Low CTR on Display Network 

Having a low CTR on Display Network means that fewer people are clicking on your ads. We know this because CTR is calculated by clicks/impressions. So your ads are serving but not getting clicked on. What is the reason?

Before we begin to dissect the problem, you need to be clear of the difference between viewable impressions and impressions. They are not the same metric and serve different purposes. Viewable impressions measure when your ad is viewable, and impressions measure when the ad is rendered on the page. In this way, viewable impressions will always be lower than impressions. The criteria of a viewable ad are as follows:

  1. For display ads, 50% of your ad must be on the viewport for at least 1 second.
  2. For video ads, 50% of your video must be on the viewport and plays for at least 2 seconds.

Google Ads uses Active View technology to track if the ad appears on the viewport for the user. Anytime an ad matches these criteria, it is counted as a viewable impression. For the rest of the blog, we will annotate viewable impressions as VI.

If your client’s average CTR for display is 1%, and you find that one of his ads or ad groups has a very low CTR of, let’s say, 0.2%. We know something is amiss. But first, check that the data is statistically significant, meaning that it has run for at least a while and accumulated enough data for us to analyze accurately.

Check viewability reports

If your ad is not viewable, the user can’t click. Like mentioned earlier, Google Ads uses Active View technology to track if the ad appears on the viewport for the user.

Enabling the VI. distribution metric within your charts will show you what percentage of your display ads are actually being shown to the user. If this metric is ridiculously low, say 30-40%, this means that over 50-60% of your ads are rendered in places on the page that the user doesn’t even see. This is usually the case with below-the-fold placements or placements on poor-quality sites.

Next, go to display campaign, click on ‘where ads showed’, and apply the viewability metrics. This will show you on which sites where your VI is low. If you find placements with low VI + low CTR, excluding them will improve your ad CTR over time. Because in this way, your ads will show less often on sites with low VI and low CTR.

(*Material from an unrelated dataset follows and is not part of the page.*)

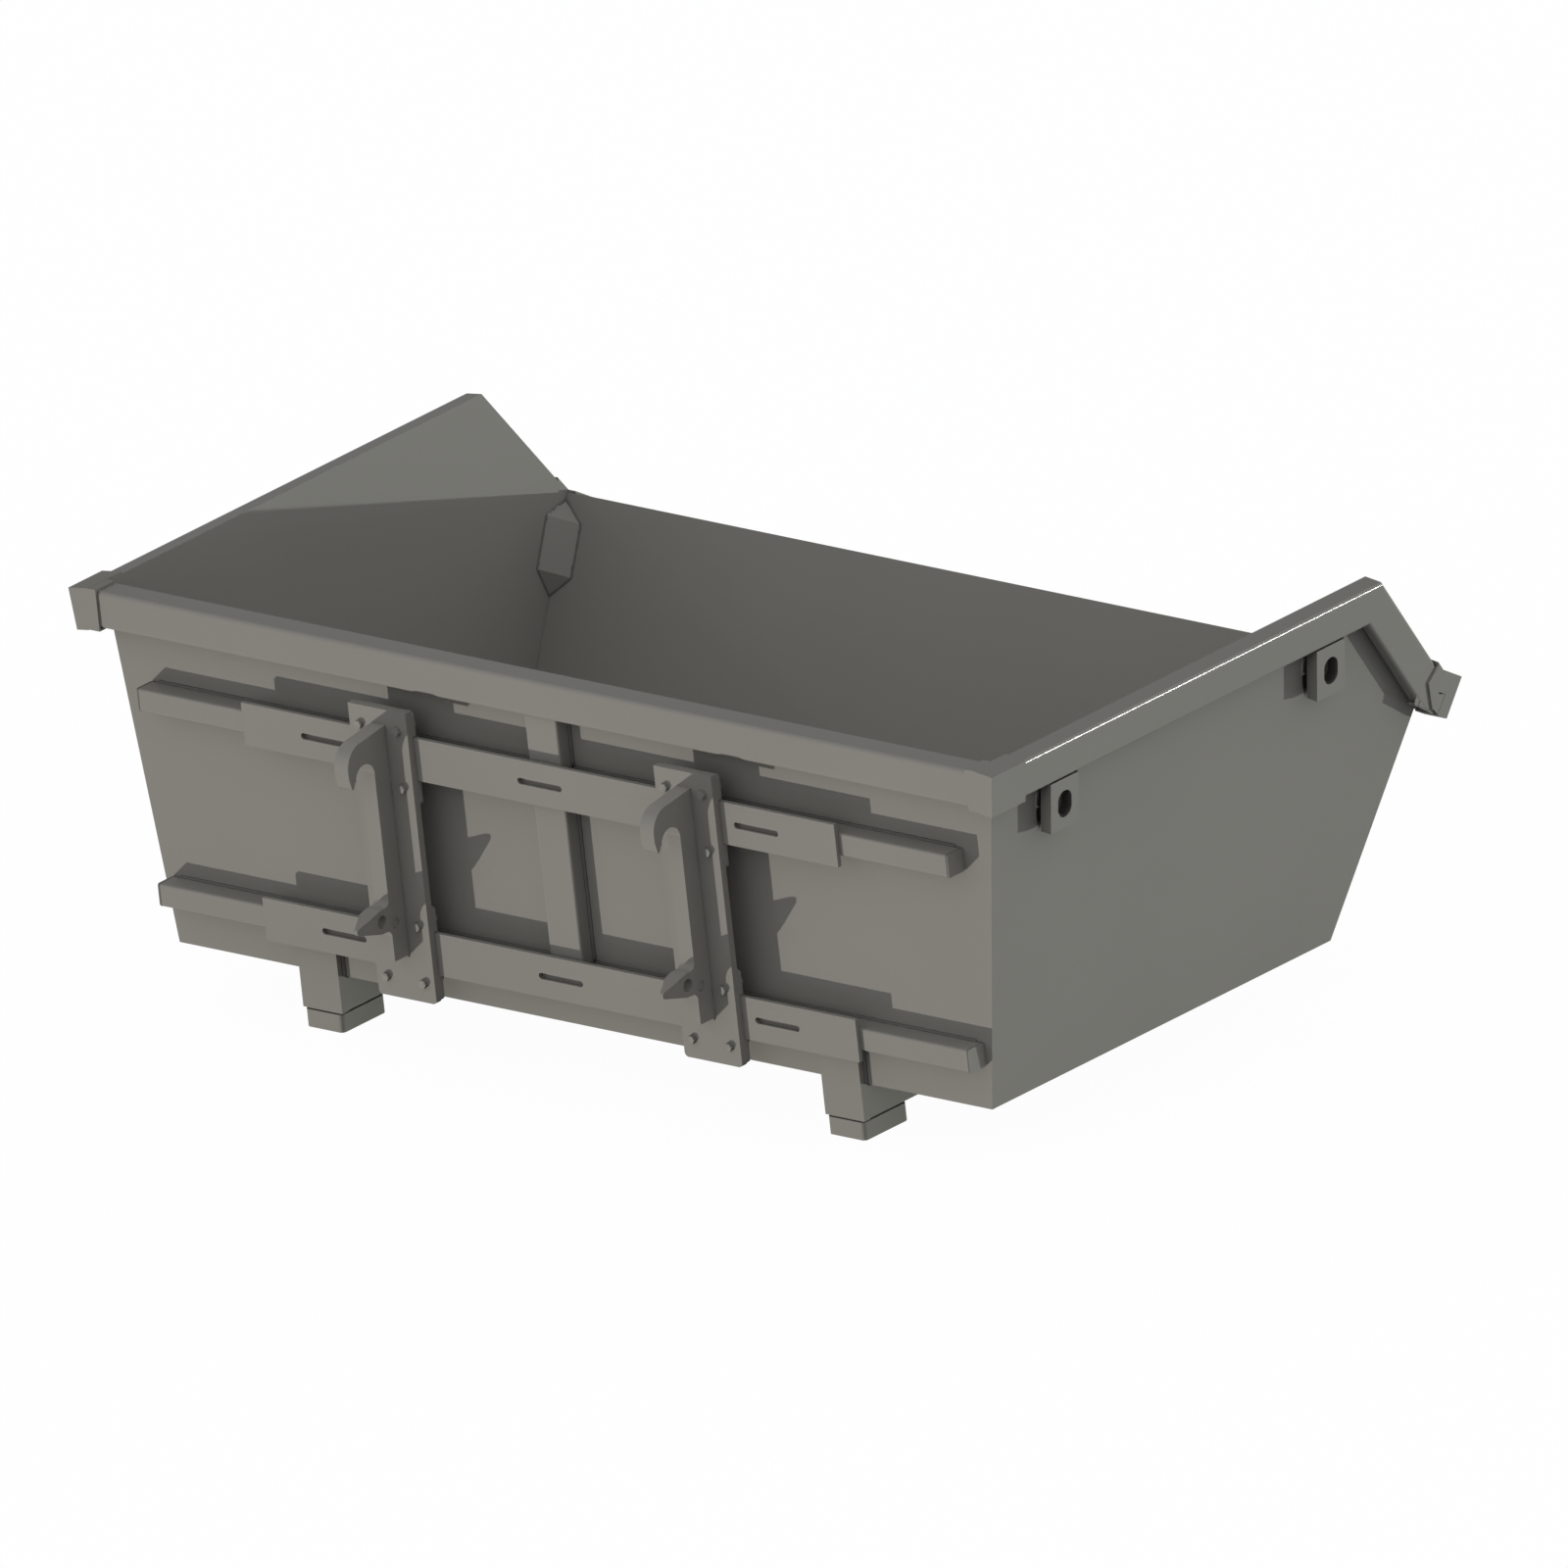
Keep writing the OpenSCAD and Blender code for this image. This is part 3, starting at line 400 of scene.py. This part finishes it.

You may still want to keep placements with low VI and high CTR, especially if users are converting. This means that while your ads are engaging enough users, you are getting low-quality placements on that particular site.

In most cases, it is not an issue since our bottom line is conversions and revenue. However, if you are running campaigns for reach and brand awareness, high-quality placements and VI will be more important.

Update your creatives

The second reason why your CTR may be low, is the ad. If your ad is mundane and offers no unique value propositions (or U.S.P.), it is hard to get users to be interested enough to click. People do not click anything that is not interesting or directly benefits them. Read our blog post on how to write how performing Google Ads.

The point of the ad is to sell, be convincing, and be helpful. An ad telling users to click to redeem a $50 voucher off their next car service will garner much more interest than a generic ad. This doesn’t necessarily have to be monetary. Your business could be offering a free extended warranty, free returns & exchanges, a free sample, free shipping to the user. Communicating your value is the key to high CTR.

Check your audiences

Showing ads to irrelevant audiences can affect CTR. For example, your ad for baby clothes is as good as useless when running towards singles and non-parents. This is a key point to note within Display Advertising. While the audience range is vast and often difficult to manage, leveraging 1st party data that you collect on your existing customers, site visitors, and relevant 3rd party audience targeting will help boost your CTR.

Show to a more relevant audience, and your CTR naturally goes up.

Check your ad frequency

This is a less obvious one, but if your ads are being shown to the same people repeatedly, it will cause low CTR to be registered. Why?

Users may click the first time, but if the same user sees the ad over and over again, it is unlikely that they will click on it again, especially if they have already purchased or shown interest! So, limiting your ad frequency can boost CTR. Setting it to 7-10 times a week, for example, so that a small number of users will not be taking up a large amount of the impressions generated on your account.

Low CTR is an issue

Low CTR is not easy to solve, as it requires you to go “under the hood” and have a firm understanding of certain advertising metrics, principles, and some human psychology of ad writing.

All advertising is sales without the presence of a salesman. A low CTR means that your ad is doing a lot of prospecting but turning a few heads. It usually can be traced down to one of these 4 issues listed above. Conversely, an engaging, powerful ad usually comes with high CTR because it interests users.